La nouvelle ville d’Antioche de Shapur, ainsi dénommée car fondée par le second roi sassanide Shapur Ier après la prise d’Antioche, et connue également sous le nom de Gondishapur, devint dans ce cadre au fur et à mesure un centre majeur de la connaissance, où se développe la philosophie dans le prolongement d’Aristote, les mathématiques, la médecine, l’astronomie.
La ville dispose du premier hôpital d’enseignement de l’Histoire, ainsi que d’une bibliothèque et d’un observatoire.
Un évêque et astronome (traitant notamment de l’astrolabe ainsi que des constellations), Sévère Sebôkht, y traduit notamment en araméen syriaque (c’est-à-dire l’araméen d’Édesse) les Analytiques d’Aristote et présente pour la première fois le principe des chiffres utilisés en Inde en mathématiques, qui sera dans la foulée repris par les mathématiciens arabes.
La langue araméenne, notamment dans sa version syriaque y devient la langue scientifique, absorbant les concepts grecs et les transmettant au persan, mais aussi au géorgien et à l’arménien de cette époque.
Ayant digéré le christianisme dans ses versions dissidentes ainsi que la pensée philosophique grecque, la langue syriaque infiltre aussi largement à cette époque la langue arabe et les communautés juives de la région.
Concernant les Sassanides, cet élan participe de l’idée d’une restauration achéménide, dans le sens où l’araméen était déjà jadis la langue administrative de l’Empire, mais ici, la démarche va beaucoup plus loin sur le plan de la civilisation.
Il faut bien saisir qu’il y a une profonde dimension hellénistique dans cette démarche. Déjà, parce que la nouvelle ville d’Antioche de Shapur a comme premiers habitants des exilés ou des déportés chrétiens. Ensuite, parce qu’on retrouve tout un dispositif grec, celui de la paideia, c’est-à-dire d’une éducation des jeunes de l’élite dans sens spirituel-civilisationnel, avec comme perspective une manière de vivre codifiée.
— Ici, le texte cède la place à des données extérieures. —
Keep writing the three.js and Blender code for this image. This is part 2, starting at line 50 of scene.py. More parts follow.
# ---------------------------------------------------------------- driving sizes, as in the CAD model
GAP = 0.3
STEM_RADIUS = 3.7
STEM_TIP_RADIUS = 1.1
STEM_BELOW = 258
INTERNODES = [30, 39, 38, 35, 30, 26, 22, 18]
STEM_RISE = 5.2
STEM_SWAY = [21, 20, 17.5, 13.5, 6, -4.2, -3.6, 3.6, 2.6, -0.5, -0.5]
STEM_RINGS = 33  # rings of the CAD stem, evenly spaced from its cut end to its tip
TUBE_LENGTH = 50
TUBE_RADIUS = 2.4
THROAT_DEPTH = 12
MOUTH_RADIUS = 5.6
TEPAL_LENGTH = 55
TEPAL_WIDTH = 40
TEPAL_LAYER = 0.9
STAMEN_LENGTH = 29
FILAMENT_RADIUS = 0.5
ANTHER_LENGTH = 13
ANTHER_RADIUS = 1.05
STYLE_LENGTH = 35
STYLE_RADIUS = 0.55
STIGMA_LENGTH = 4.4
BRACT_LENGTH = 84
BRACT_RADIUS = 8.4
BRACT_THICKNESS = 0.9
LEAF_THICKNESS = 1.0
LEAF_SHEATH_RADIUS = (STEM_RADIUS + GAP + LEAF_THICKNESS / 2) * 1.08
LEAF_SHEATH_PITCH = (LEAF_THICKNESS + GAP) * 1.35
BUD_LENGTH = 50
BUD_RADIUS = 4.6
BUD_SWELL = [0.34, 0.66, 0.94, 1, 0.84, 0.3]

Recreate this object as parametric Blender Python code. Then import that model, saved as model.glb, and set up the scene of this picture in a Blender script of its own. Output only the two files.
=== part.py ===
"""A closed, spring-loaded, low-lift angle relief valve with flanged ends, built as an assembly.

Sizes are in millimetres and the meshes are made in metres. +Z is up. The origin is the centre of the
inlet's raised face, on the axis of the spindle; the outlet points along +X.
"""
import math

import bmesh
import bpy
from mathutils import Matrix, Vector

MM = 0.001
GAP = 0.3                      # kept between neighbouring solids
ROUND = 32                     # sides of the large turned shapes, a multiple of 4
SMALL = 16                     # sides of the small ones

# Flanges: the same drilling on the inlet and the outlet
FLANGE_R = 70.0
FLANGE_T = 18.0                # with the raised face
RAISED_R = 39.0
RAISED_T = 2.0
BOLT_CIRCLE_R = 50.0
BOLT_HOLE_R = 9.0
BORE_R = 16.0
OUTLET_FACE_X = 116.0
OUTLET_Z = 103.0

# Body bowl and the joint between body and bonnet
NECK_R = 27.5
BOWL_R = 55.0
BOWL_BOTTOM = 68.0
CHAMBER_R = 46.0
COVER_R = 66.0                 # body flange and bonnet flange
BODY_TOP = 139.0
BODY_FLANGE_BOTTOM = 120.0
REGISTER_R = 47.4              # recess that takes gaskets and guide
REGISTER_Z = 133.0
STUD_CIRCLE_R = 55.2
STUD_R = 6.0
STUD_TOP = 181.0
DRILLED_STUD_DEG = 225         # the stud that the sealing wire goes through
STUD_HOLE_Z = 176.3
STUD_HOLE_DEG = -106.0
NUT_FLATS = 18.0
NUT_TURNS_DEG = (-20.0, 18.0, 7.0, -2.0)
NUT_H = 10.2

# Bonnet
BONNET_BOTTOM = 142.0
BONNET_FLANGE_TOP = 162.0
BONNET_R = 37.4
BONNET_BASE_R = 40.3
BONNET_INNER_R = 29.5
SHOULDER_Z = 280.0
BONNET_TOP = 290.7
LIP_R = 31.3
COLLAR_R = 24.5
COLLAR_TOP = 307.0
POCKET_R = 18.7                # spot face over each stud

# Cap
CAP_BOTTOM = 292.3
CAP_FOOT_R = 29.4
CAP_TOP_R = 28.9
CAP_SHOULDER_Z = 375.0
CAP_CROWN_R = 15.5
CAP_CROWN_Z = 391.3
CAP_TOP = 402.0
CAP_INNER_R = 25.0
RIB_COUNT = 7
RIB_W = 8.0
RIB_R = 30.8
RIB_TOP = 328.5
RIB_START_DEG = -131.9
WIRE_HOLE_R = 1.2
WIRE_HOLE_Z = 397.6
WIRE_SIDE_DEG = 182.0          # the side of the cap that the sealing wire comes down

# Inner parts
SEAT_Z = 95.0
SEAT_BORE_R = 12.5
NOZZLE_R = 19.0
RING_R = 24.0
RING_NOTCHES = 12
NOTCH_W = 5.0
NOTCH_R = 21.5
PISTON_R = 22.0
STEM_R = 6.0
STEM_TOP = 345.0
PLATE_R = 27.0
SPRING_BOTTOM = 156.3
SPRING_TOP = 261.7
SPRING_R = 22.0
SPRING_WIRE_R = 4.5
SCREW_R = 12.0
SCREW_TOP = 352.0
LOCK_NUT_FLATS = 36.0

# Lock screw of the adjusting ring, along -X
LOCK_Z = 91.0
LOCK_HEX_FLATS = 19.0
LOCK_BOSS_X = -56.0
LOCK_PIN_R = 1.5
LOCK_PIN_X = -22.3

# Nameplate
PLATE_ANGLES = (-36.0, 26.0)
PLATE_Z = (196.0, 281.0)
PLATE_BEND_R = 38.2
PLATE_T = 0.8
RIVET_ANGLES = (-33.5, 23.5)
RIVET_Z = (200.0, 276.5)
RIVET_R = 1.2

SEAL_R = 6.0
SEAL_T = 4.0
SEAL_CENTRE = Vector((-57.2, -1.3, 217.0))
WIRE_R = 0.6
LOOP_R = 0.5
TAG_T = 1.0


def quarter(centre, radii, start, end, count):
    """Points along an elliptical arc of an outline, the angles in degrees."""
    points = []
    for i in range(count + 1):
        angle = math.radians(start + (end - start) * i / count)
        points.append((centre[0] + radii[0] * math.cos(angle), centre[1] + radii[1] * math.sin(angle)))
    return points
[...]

Si l’on regarde le zoroastrisme ou les valeurs générales mêmes de l’empire persan, on retrouve cette approche grecque intellectuel-élitiste de formation de manière aristocratique d’hommes de décision, par une initiation mêlant formation intellectuelle, activités physiques et artistiques.
On avance, en tant qu’homme supérieur, à travers des étapes initiatiques, tel un chevalier. Cette manière d’appréhender les choses va jouer de manière fondamentale dans l’élaboration de l’ésotérisme de l’Islam chiite par la suite, rencontrant notamment les pensées néo-platonicienne, stoïcienne et l’aristotélisme développées à partir du corpus helléno-syriaque constitué à partir de cette époque.
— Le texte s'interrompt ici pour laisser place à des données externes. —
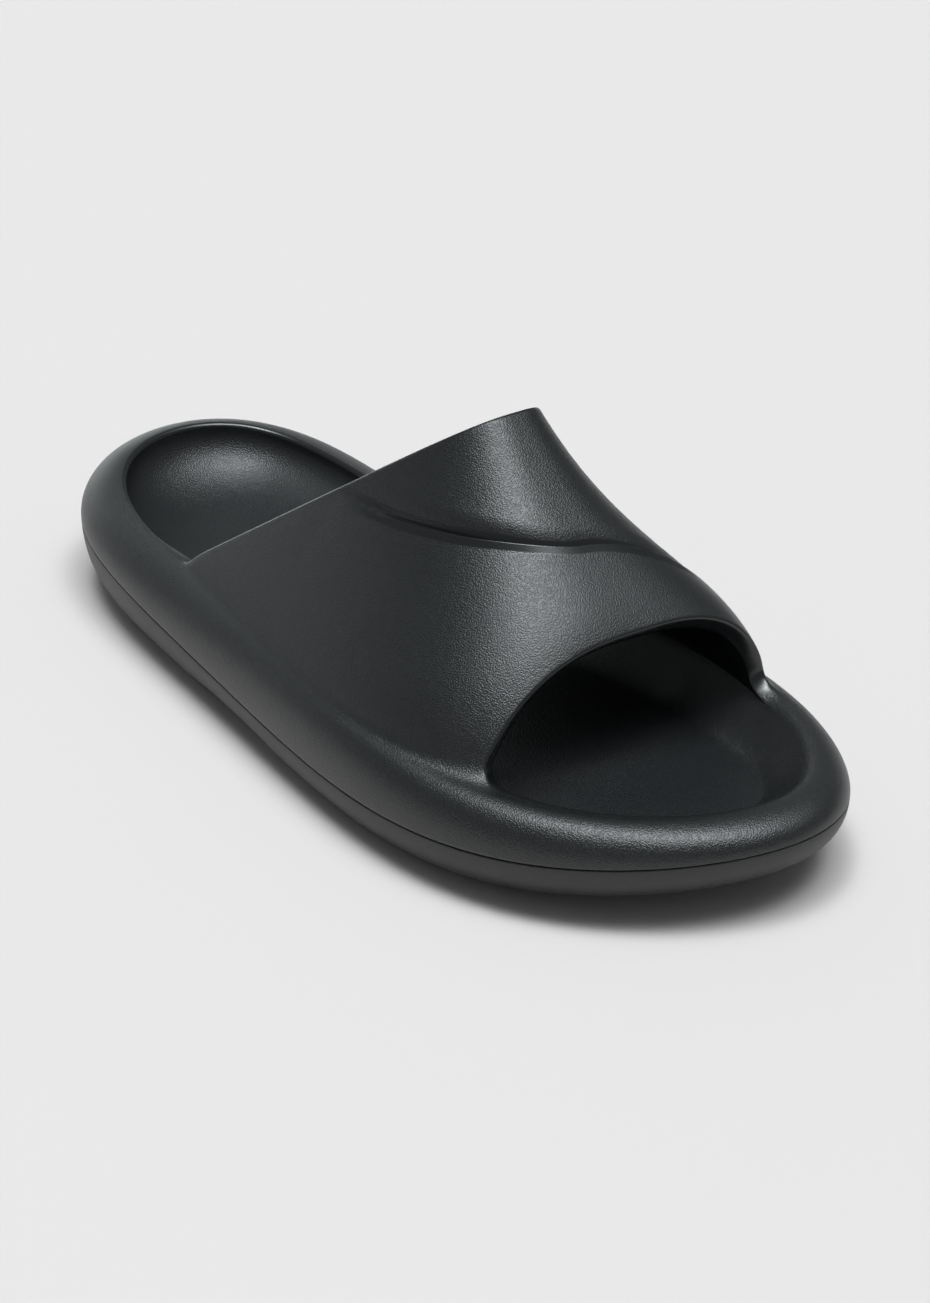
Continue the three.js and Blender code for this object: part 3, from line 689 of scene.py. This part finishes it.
def footbed_surface(shape):
    """Dish inside the lip: wall loops from the floor up to the seam, a plug below, and a floor of strips."""
    stations = round_stations()
    corners = Corners()
    wall = [corners.add(dish(stations, share, shape)) for share in np.linspace(1.0, 0.0, WALL_STEPS + 1)]
    plug_z = recess_height(stations, shape) + PIECE_GAP
    plug = corners.add(place(stations, seam_inset(stations, shape), plug_z))
    sides = bands(np.array([*wall, plug]))
    top = floor_faces(corners, wall[0], FLOOR_COLUMNS, lambda strip: floor_height(strip, shape))
    bottom = floor_faces(corners, plug, PLUG_COLUMNS, level)
    return closed_surface(corners, sides, top, bottom, wall[-1])


def ground_height(s, shape):
    """Underside of the sole: flat below heel and ball, lifted at the waist by a smooth step up and down, and
    rolled up at heel and toe by a power of the way past their start."""
    toe = np.clip((s - SPRING_START) / (1.0 - SPRING_START), 0.0, 1.0)
    heel = np.clip((HEEL_ROLL_END - s) / HEEL_ROLL_END, 0.0, 1.0)
    waist = ramp(s, WAIST_START) * ramp(s, WAIST_END)
    spring = shape.toe_spring / MM * toe**SPRING_POWER
    return spring + shape.heel_roll / MM * heel**2 + shape.waist_rise / MM * waist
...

Et, donc, l’Empire perse va avoir une influence massive sur l’Égypte, la Syrie-Palestine, la Mésopotamie et le Caucase, bataillant pendant toute son existence avec l’empire romain mis en place par Constantin.
Les deux forces s’affrontent jusqu’à l’épuisement, alors que les tribus arabes s’unifient avec Mahomet, profitant des échos de cette vague culturelle unificatrice diffusée de manière concurrence mais complémentaire par ces deux empires.
Celui-ci constate d’ailleurs l’affrontement des deux empires, dans la sourate Ar-Rum, avec des propos allusifs et poétiques-mystiques. Les Perses avaient en fait pris Damas en 613 et Jérusalem en 614, pour être finalement défaits lors de la bataille de Ninive en 627.
Le champ était libre pour la conquête islamique de l’Empire persan, puis l’offensive contre l’Empire romain.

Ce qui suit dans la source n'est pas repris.